À vol d’oiseau, le site de Cadarache, où est en cours d’implantation le réacteur expérimental de fusion nucléaire Iter, n’est distant que d’une vingtaine de kilomètres du port de Marseille. La taille gigantesque des éléments qui le composent, provenant par voie maritime depuis plusieurs pays partenaires, a rendu nécessaire une logistique complexe, coordonnée par Daher, pour les acheminer jusqu’au lieu de construction.
Saint-Paul-lez-Durance, au pied du massif du Luberon, se trouve au confluent du Verdon et de la Durance. Ces rivières n’étant pas navigables, le transport fluvio-maritime depuis Fos-sur-Mer, où débarquent les navires chargés des éléments du réacteur, a pour destination le port de la Pointe, à Berre-l’Étang. Les derniers kilomètres se font par la route en convois exceptionnels.
C’est à la Compagnie fluviale de transport (CFT, groupe Sogestran) que Daher a confié la partie nautique du transport, qui comprend la traversée de la rade de Fos, puis celle de l’étang de Berre. Les premiers essais de transport ont été effectués en 2013, avant un début effectif des opérations un an plus tard, avec l’arrivée du ponton Libeccio et de la barge Sirocco. Ces deux unités ont été spécifiquement conçues pour les transports rouliers de colis lourds et sont mobilisées sur Iter, mais aussi sur bien d’autres missions.
Longue de 79 m pour une largeur de 11,4 m, le Sirocco est une barge ro-ro ballastable et peut ainsi s’échouer sur une rampe à marches. Elle peut être utilisée aussi bien poussée en fluvial ou remorquée en zone maritime. Après ballastage peut y être introduit le Libeccio, un ponton roulier à flaps qui comble la cale pour que l’ensemble soit à niveau d’un quai haut.
À Fos, Sogestran exploite aussi depuis 2017 le Beluga 2, navire fluvio-maritime de 80 m de long et d’une capacité de 1 800 t. Sa largeur de 16 m ne l’autorise pas à franchir les écluses du Rhône, mais sa rampe ro-ro et ses ballasts en font un outil portuaire et côtier polyvalent. Pour Jérôme Dumas, chargé d’affaires colis lourds pour le groupe havrais, il s’agit du « chaînon manquant pour certains trafics, où il est utilisé en complément d’un gros navire bigué et peut aussi charger en ro-ro sur un quai ».

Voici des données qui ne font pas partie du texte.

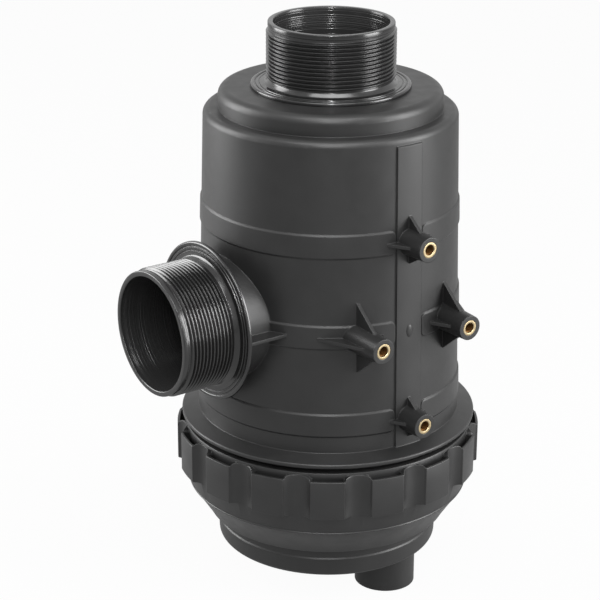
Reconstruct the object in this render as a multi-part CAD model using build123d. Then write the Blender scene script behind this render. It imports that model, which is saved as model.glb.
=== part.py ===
from build123d import *
import math
import os

# A suction filter for a pump line. The moulded housing hangs from four threaded bosses,
# takes dirty liquid in at its side nipple and gives clean liquid out at its top nipple.
# A ring nut holds the bowl under it, and the mesh cartridge stands between the two.
# Lengths are in millimetres. Levels are heights above the middle of the four bosses and
# radii are measured from the body's own axis. The origin lies in the plane of the boss
# faces, so every solid is moved back by face_reach when it is written.

# Gaps between pieces
fit_gap = 0.1
seat_gap = 0.3
slide_gap = 0.3

# How far a raised form is drawn into the wall that carries it
root_depth = 1.5

# Housing shell, which stands clear of the cartridge inside it
cartridge_space = 5.16
wall = 4.0
wall_draft = 4.7
top_level = 126.9
top_tier_height = 12.0
top_tier_step = 8.7
top_tier_fillet = 5.0
shoulder_fillet = 4.0
skirt_level = -70.2
flange_proud = 8.0
flange_wall = 2.6
flange_fall = 2.9
flange_round = 1.0
collar_step = 2.0
collar_length = 35.5

# Raised bands and the strip under the bosses
band_count = 3
band_drop = 60.4
band_foot = 17.1
band_height = 14.5
band_proud = 0.8
band_bevel = 1.0
band_edge = 0.16
band_corner = 4.0
band_gap = 0.6
strip_half_angle = 6.6
strip_proud = 1.0
strip_sink = 0.5
strip_slope = 1.5

# Mounting bosses
boss_rise = 53.7
boss_spread = 31.0
boss_wall = 2.75
boss_draft = 2.2
bracket_gap = 2.4
gusset_wall = 2.0
gusset_drop = 7.5
gusset_sink = 3.0
gusset_root = 8.0
up_gusset_reach = 15.5
down_gusset_reach = 13.5
side_gusset_reach = 21.5
inner_gusset_reach = 15.0

# Threaded inserts
insert_r = 4.55
insert_length = 12.0
insert_thread_r = 2.5
insert_groove_depth = 0.5
insert_groove_start = 6.6
insert_groove_length = 1.8

# Threaded port nipples
port_thread_r = 37.59
port_thread_depth = 1.49
port_wall = 2.7
port_tip_chamfer = 1.1
port_root_length = 1.5
disc_step = 8.95
disc_wall = 2.2
disc_chamfer = 0.5
outlet_length = 38.0
inlet_length = 38.0

# Seats that the nipples are welded to
weld_depth = 0.8
weld_ring_inset = 3.4
weld_ring_wall = 2.4
inlet_axis_level = 1.0
neck_wall = 3.6
neck_length = 8.3
neck_gusset_wall = 2.0
neck_gusset_inset = 0.8

# Outlet ring inside the housing, which the cartridge slides over
outlet_ring_wall = 7.6
outlet_ring_lead = 0.6

# Ring nut
thread_depth = 1.8
thread_gap = 0.4
nut_wall = 4.0
nut_top_gap = 3.4
nut_top_round = 1.2
nut_seat_wall = 6.8
nut_shoulder_step = 3.3
nut_cone_height = 18.4
nut_cone_step = 11.3
nut_bowl_gap = 0.6
recess_step = 0.4
lobe_count = 16
lobe_angle = 12.8
lobe_phase = -126.1
lobe_proud = 4.5
lobe_wall = 1.6
lobe_foot = 3.6
lobe_drop = 3.5
lobe_height = 24.0
lobe_floor = 4.0
lobe_under = 0.6
lobe_top_chamfer = 0.5
lobe_low_chamfer = 0.8

# Slip ring and bowl
slip_wall = 1.0
slip_r_gap = 0.3
bowl_flange_gap = 0.2
bowl_flange_wall = 4.8
bowl_neck_step = 3.1
bowl_waist_step = 10.2
bowl_groove_depth = 0.6
bowl_groove_height = 7.2
bowl_groove_slope = 0.9
bowl_draft = 0.6
bowl_foot_drop = 19.5
bowl_foot_fillet = 2.5
bowl_wall = 4.3
floor_wall = 4.5
post_r = 24.0
post_wall = 3.2
post_lead = 2.3

# Drain spigot
drain_angle = -72.5
drain_bore_r = 12.1
drain_wall = 6.1
drain_inset = 4.0
drain_length = 22.0
drain_mouth_chamfer = 1.2

# Round seals
seal_r = 1.77
seal_gap = 0.1

# Filter cartridge
cartridge_top_gap = 7.7
cartridge_low_gap = 13.6
cap_wall = 4.0
cap_lap = 8.0
cap_skirt_wall = 1.4
cap_round = 1.5
socket_wall = 1.6
socket_lip = 4.3
socket_cage_gap = 2.7
mesh_wall = 0.8
rib_count = 12
rib_wall = 3.0
rib_depth = 4.5
rib_inset = 0.4
hoop_count = 3
hoop_height = 3.0
hoop_depth = 3.5
end_hoop_height = 6.0
middle_ring_height = 10.0
middle_ring_web = 2.0


# Port sizes that follow
port_root_r = port_thread_r - port_thread_depth
port_bore_r = port_root_r - port_wall
disc_r = port_thread_r + disc_step
weld_ring_r = disc_r - weld_ring_inset
outlet_rim_level = top_level + outlet_length
neck_r = port_bore_r + neck_wall

# Cartridge radii that follow
seal_wide = seal_r * 2
outlet_ring_r = port_bore_r + outlet_ring_wall
top_socket_r = outlet_ring_r + slide_gap
low_socket_r = post_r + slide_gap
cage_inner_r = top_socket_r + seal_wide + seal_gap + socket_wall + socket_cage_gap
cage_r = cage_inner_r + rib_depth
mesh_r = cage_r + fit_gap + mesh_wall
cap_r = mesh_r + fit_gap + cap_skirt_wall

# Shell, ring nut and bowl sizes that follow
shoulder_level = top_level - top_tier_height
top_tier_r = cap_r + cartridge_space + wall
shoulder_r = top_tier_r + top_tier_step
skirt_r = shoulder_r + wall_draft
collar_r = skirt_r + collar_step
collar_inner_r = skirt_r - wall
collar_level = skirt_level - collar_length
flange_r = collar_r + flange_proud
flange_low = skirt_level - flange_fall - flange_wall
nut_bore_r = collar_r + thread_depth + thread_gap
nut_core_r = nut_bore_r + nut_wall
nut_top_level = flange_low - nut_top_gap
recess_r = nut_core_r + recess_step
lobe_r = recess_r + lobe_proud
lobe_top_level = nut_top_level - lobe_drop
lobe_low_level = lobe_top_level - lobe_height
face_reach = lobe_r + bracket_gap
boss_face_r = insert_r + boss_wall
bowl_top_level = collar_level - seat_gap
bowl_flange_low = bowl_top_level - bowl_flange_wall
slip_low = bowl_flange_low - slip_wall
nut_seat_level = slip_low - seat_gap
nut_shoulder_level = nut_seat_level - nut_seat_wall
nut_rim_level = nut_shoulder_level - nut_cone_height
nut_base_r = recess_r + lobe_under
nut_shoulder_r = nut_base_r - nut_shoulder_step
nut_rim_r = nut_shoulder_r - nut_cone_step
bowl_flange_r = collar_r - bowl_flange_gap
bowl_neck_r = bowl_flange_r - bowl_neck_step
bowl_waist_r = bowl_neck_r - bowl_waist_step
bowl_foot_r = bowl_waist_r - bowl_draft
bowl_foot_level = nut_rim_level - bowl_foot_drop
bowl_seal_centre_r = (collar_inner_r + collar_r) / 2
floor_top = bowl_foot_level + floor_wall
drain_r = drain_bore_r + drain_wall
drain_reach = bowl_foot_r - drain_r - drain_inset
drain_low_level = bowl_foot_level - drain_length
drain_x = drain_reach * math.cos(math.radians(drain_angle))
drain_y = drain_reach * math.sin(math.radians(drain_angle))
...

Iter représente une grosse partie de l’activité du Beluga 2. La plupart des colis XXL du gigantesque puzzle industriel ont d’ailleurs été chargés sur les barges de Sogestran en ro-ro à Fos, certains à la grue, soit avec le matériel de Sosersid, soit directement par les navires qui les ont débarqués à Fos, mais tous les déchargements à Berre-l’Étang se font en roulier puisqu’il est impossible d’installer une grue dimensionnée au port de la Pointe.
« De Berre à Cadarache, un itinéraire routier exceptionnel est possible, mais ce n’est pas le cas depuis Fos, souligne Jérôme Dumas. En raison de la topographie, nos barges spécialisées assurent le liant entre le maritime et le routier. Le multimodal prend ici toute sa place. »
Les colis peuvent peser de 90 à 600 t pour le plus lourd, avec des dimensions jusqu’à 11 m de large et 20 m de long. Parfois, le recours à la barge se fait pour des raisons purement économiques: ainsi, plusieurs transformateurs peuvent être embarqués en un seul voyage alors que plusieurs convois routiers exceptionnels auraient été nécessaires.
À certains pics d’activité, Sogestran a pu assurer jusqu’à cinq à six voyages par mois. En tout, près d’une centaine a déjà été effectuée à travers le golfe de Fos et l’étang de Berre. S’agissant d’un réacteur expérimental, l’assemblage peut être modifié ou amélioré à chaque pas en avant vers la fusion de l’atome. Du retard a par ailleurs été pris parce que des défauts de fabrication ont été décelés sur certaines pièces. Alors que la construction devait être achevée en 2019, la date ne cesse d’être repoussée.